The Corps designed and constructed spillways and weirs, which MES uses to dewater and consolidate the silt material, which takes several years. The silt will settle to the bottom of the cell, then MES slowly skims the water off the top and releases the water back to the Chesapeake Bay if it meets water quality standards. If it does not meet standards, the water will be placed in a holding cell.

"The challenge was to take material that didn't seem in the past to have much value and deal with the engineering challenges you would face to create this sustainable habitat," Callahan says.

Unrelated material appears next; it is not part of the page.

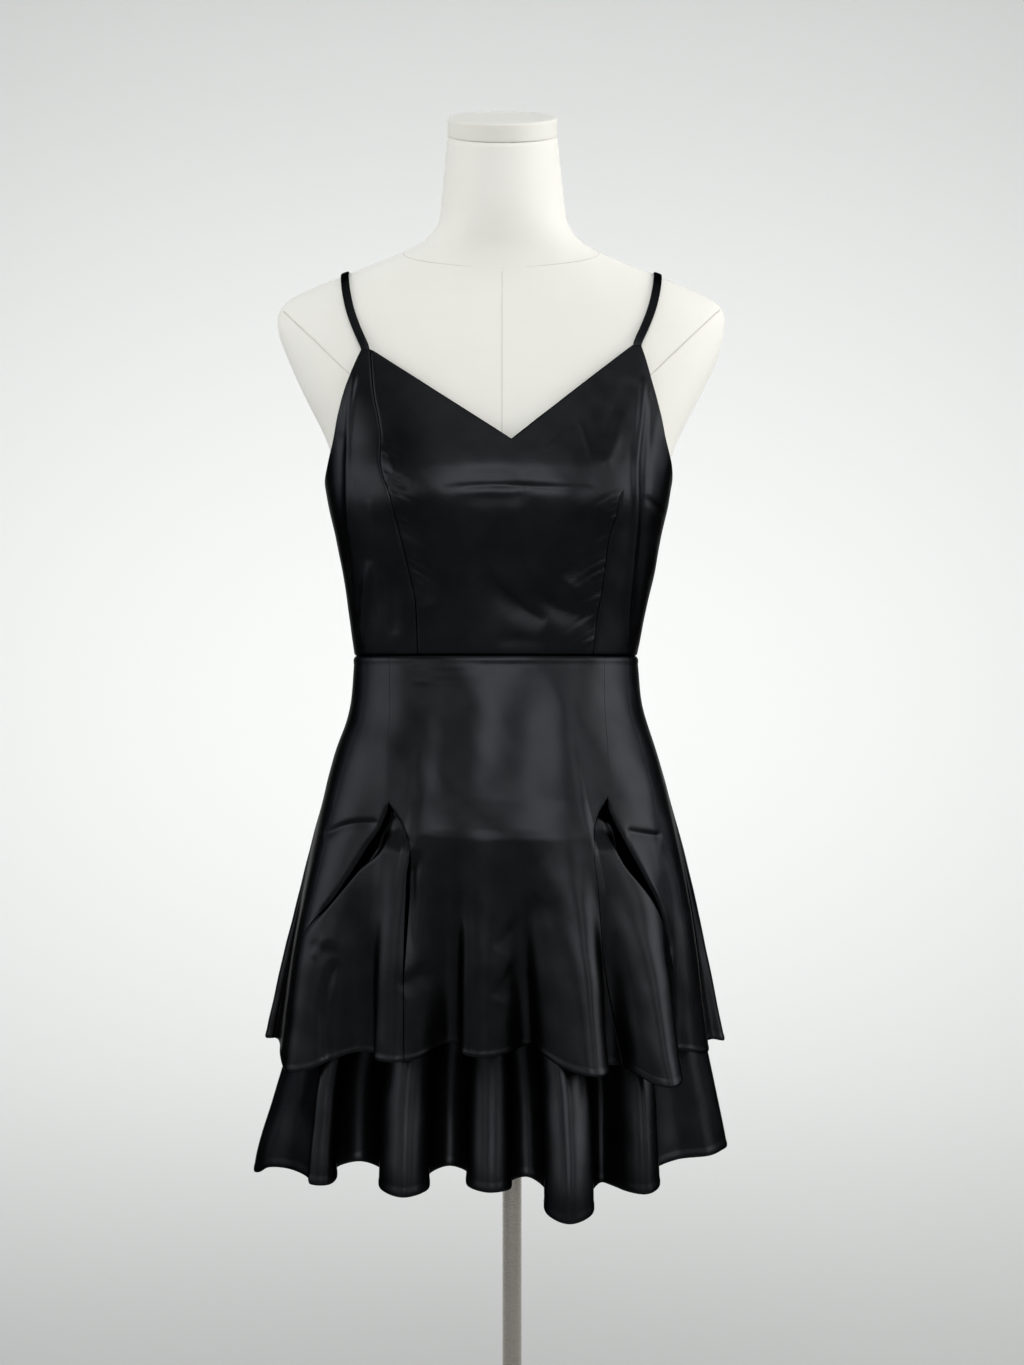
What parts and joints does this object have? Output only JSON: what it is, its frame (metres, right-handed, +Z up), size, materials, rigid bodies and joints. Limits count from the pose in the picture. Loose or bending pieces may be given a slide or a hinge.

MES also manages the crust formation. By year four or five, MES will dig the channel network through the wetland area. In year six, low-ground pressure equipment is used to do the grading of the marsh plain and creating finer networks and opening the cell to tidal flow.

"We're becoming a fine-tuned machine at this point," Tracy says. 

In about year seven, after MES has achieved the proper grade, a Corps subcontractor plants marsh grasses in the cell. Construction equipment is brought in on tugboats and barges. The Corps and MES have completed restoring 232 acres of wetland. MES is working with academic researchers to keep an adaptive management plan in place to improve function or cut construction costs.

 "We are pioneering this process," Tracy says. "Poplar is one of the largest island restorations in the country and is one of the only ones in the country using fine silt dredging materials to construct uplands and tidal wetland habitat. The engineering of achieving steady state, precise elevations has been trial and error, but we have been successful in achieving that."